On 3 November 1758, Buckingham, commanded by Captain Richard Tyrell, joined with to engage a French squadron off the coast of Montserrat. The French squadron comprised the 74-gun Florissant and the frigates Egrette (38) and Atalante (28). The egnagement lasted for four hours with both Buckingham and Florissant taking considerable damage. Florissant was able to disentangle from Buckingham and sail off before the British could board her.

In January 1759 she went to Martinique where on 16th she took part in the Battle of Martinique and capture of Guadeloupe on 20th. A few days after command passed to Captain Lachlan Leslie and then passed to Peter Parker in May.

In 1771 Buckingham was converted to a storeship at Chatham Dockyard, and in 1777 was renamed HMS Grampus, under Captain Ambrose Reddall. Her armament was reduced to 30 guns and her crew reduced to 230 men.

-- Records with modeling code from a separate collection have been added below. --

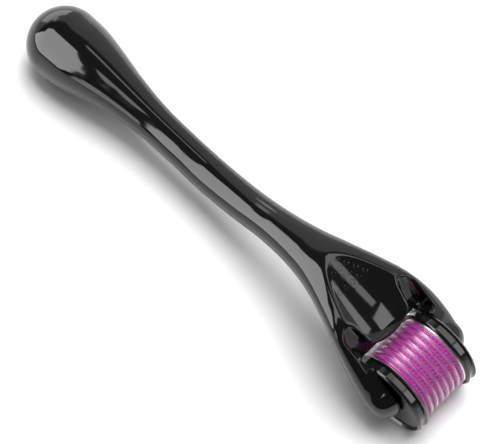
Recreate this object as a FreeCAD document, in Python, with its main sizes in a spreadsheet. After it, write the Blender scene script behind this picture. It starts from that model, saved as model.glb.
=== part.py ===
import FreeCAD, Part
import math
import os
import Sketcher
from FreeCAD import Placement, Rotation, Vector

# Microneedle skin roller: a two-shell handle that ends in a fork, with a needle drum on a steel axle.
# Frame: X across the fork, -Y towards the drum, +Z up, lying on the needles and the bulb.
# Distances "from the axle" run towards the bulb; shift() turns them into model Y.

DIMENSIONS = {
    # drum
    "axle_height": 10.75,
    "axle_radius": 1.25,
    "axle_length": 27.2,
    "axle_clearance": 0.05,
    "axle_bevel": 0.25,
    "core_flats": 5.5,
    "core_length": 18.3,
    "key_clearance": 0.03,
    "flange_radius": 10.3,
    "flange_width": 1.95,
    "flange_recess_depth": 0.5,
    "flange_recess_inner": 4.2,
    "flange_recess_outer": 8.7,
    "flange_bevel": 0.25,
    "plate_count": 9,
    "plate_thickness": 0.26,
    "plate_pitch": 1.825,
    "plate_radius": 9.1,
    "needle_count": 60,
    "needle_tip_radius": 10.75,
    "needle_root_width": 0.5,
    "needle_tip_width": 0.06,
    "needle_overlap": 0.15,
    "spacer_radius": 9.7,
    "spacer_crown": 0.15,
    "spacer_bore_radius": 3.3,
    # fork
    "fork_half_gap": 9.65,
    "drum_clearance_radius": 12.0,
    "tip_radius": 5.4,
    "tip_rise": 6.2,
    "tip_half_width": 12.0,
    # handle
    "bulb_radius": 10.25,
    "bulb_place": 124.0,
    "bulb_centre": 10.1,
    "wall": 2.0,
    "cavity_front": 20.0,
    "post_radius": 1.9,
    "pin_radius": 1.0,
    "pin_reach": 1.5,
    "socket_clearance": 0.04,
    "socket_floor_gap": 0.2,
    # thumb pad
    "pad_arc_radius": 54.0,
    "pad_scoop_radius": 26.0,
    "pad_apex_place": 35.0,
    "pad_apex_height": 29.35,
    "lip_place": 7.8,
    "lip_height": 20.5,
    "lip_arc_radius": 24.0,
    "lip_lean": 38.0,
    "lip_half_width": 7.6,
    "lip_reach": 14.0,
    "valley_foot_place": 8.9,
    "valley_foot_height": 18.0,
    "valley_slope": 52.75,
    "valley_depth": 9.0,
    "tongue_end": 1.3,
    "tongue_half_width": 7.0,
    "tongue_round": 5.5,
    "dot_radius": 0.45,
    "dot_rise": 0.22,
    "dot_pitch": 2.1,
    "dot_row_pitch": 2.1,
    "dot_front_row": 22.0,
}

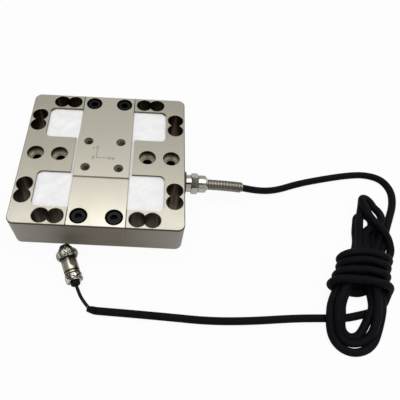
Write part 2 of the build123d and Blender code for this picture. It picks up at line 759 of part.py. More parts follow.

American Revolution: On 15 April 1778 she sailed from Newport, Rhode Island taking General John Burgoyne and some of his Officers back to England, arriving in early May. Early on in the voyage they recaptured a prize on the Grand Banks that had been taken by USS Revenge.

Command passed in October 1778 to George Anson Byron, she sailed for Jamaica on 26 December 1778 to resupply the Royal Navy garrison. In April 1779 her command was transferred to Commander Thomas Stanhope Bennett, who sailed her to Newfoundland to collect supplies of timber. She was leaking badly on her return voyage to England, and foundered on 11 November 1779 while crossing the North Atlantic Ocean.